What you get for your money is the ultimate in performance on the market today, and a handful of features necessary for clusters and redundancy, but for many companies and professionals with high-performance requirements, the price tag may be a little hard to justify. For the price of a single Quadro card you could net yourself a hefty stack of Geforce 1080 Ti graphics cards – their combined computational power is nothing to be sniffed at – but this is affecting Nvidia’s bottom line a little too much for them to simply stand aside and let it happen.

The report from Digitimes suggests that Nvidia are “strictly monitoring” their server suppliers, such as Asus, MSI, and Gigabyte, in case they require a slap on the wrist for undercutting their professional sector sales. This in turn will boost their own sales, but Nvidia may risk turning away professionals to the red team, where AMD’s Vega Radeon Pro series competes with the professional Quadro cards at a much lower price – as long as they don’t mind dropping out of the Nvidia product family.

Nvidia GV100 Volta architecture

For machine and deep learning, customers have little choice but Nvidia’s Tesla with the new rules enforced – unless they opt instead for AMD’s Instinct cards.

For Nvidia, this isn’t the worst problem to have: their gaming Geforce graphics cards are unmatched at the high-end, and successful, just a little too successful in applications they aren’t specifically built – or marketed – for.
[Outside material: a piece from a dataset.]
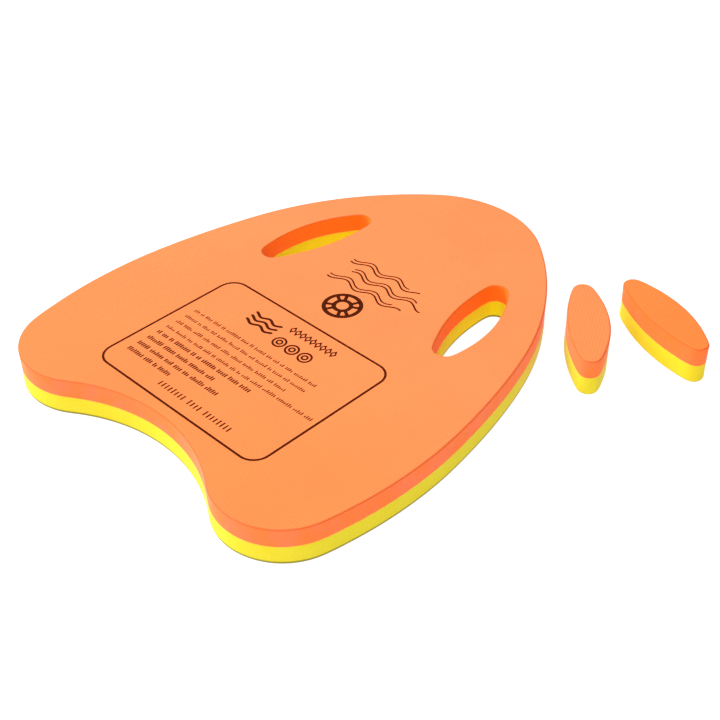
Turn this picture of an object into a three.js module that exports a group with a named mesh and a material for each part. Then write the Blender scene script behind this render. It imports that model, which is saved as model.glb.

With their recent push into AI and deep learning, however, Nvidia have shown a continued strategy of prioritising the latest graphics architecture for HTC use, and GeForce being used in lieu of the profitable Tesla and Quadro range is certainly throwing a spanner in the works.

Nvidia’s iron fist solution may solve the problem for good, although it will be difficult to enforce these rules beyond the large server suppliers where Nvidia hold the greatest sway, with zealous customers surely finding a way to install Geforce cards in their systems and servers regardless. Either way, gamers already have the miners to contend with, the fewer people buying up Geforce cards the better.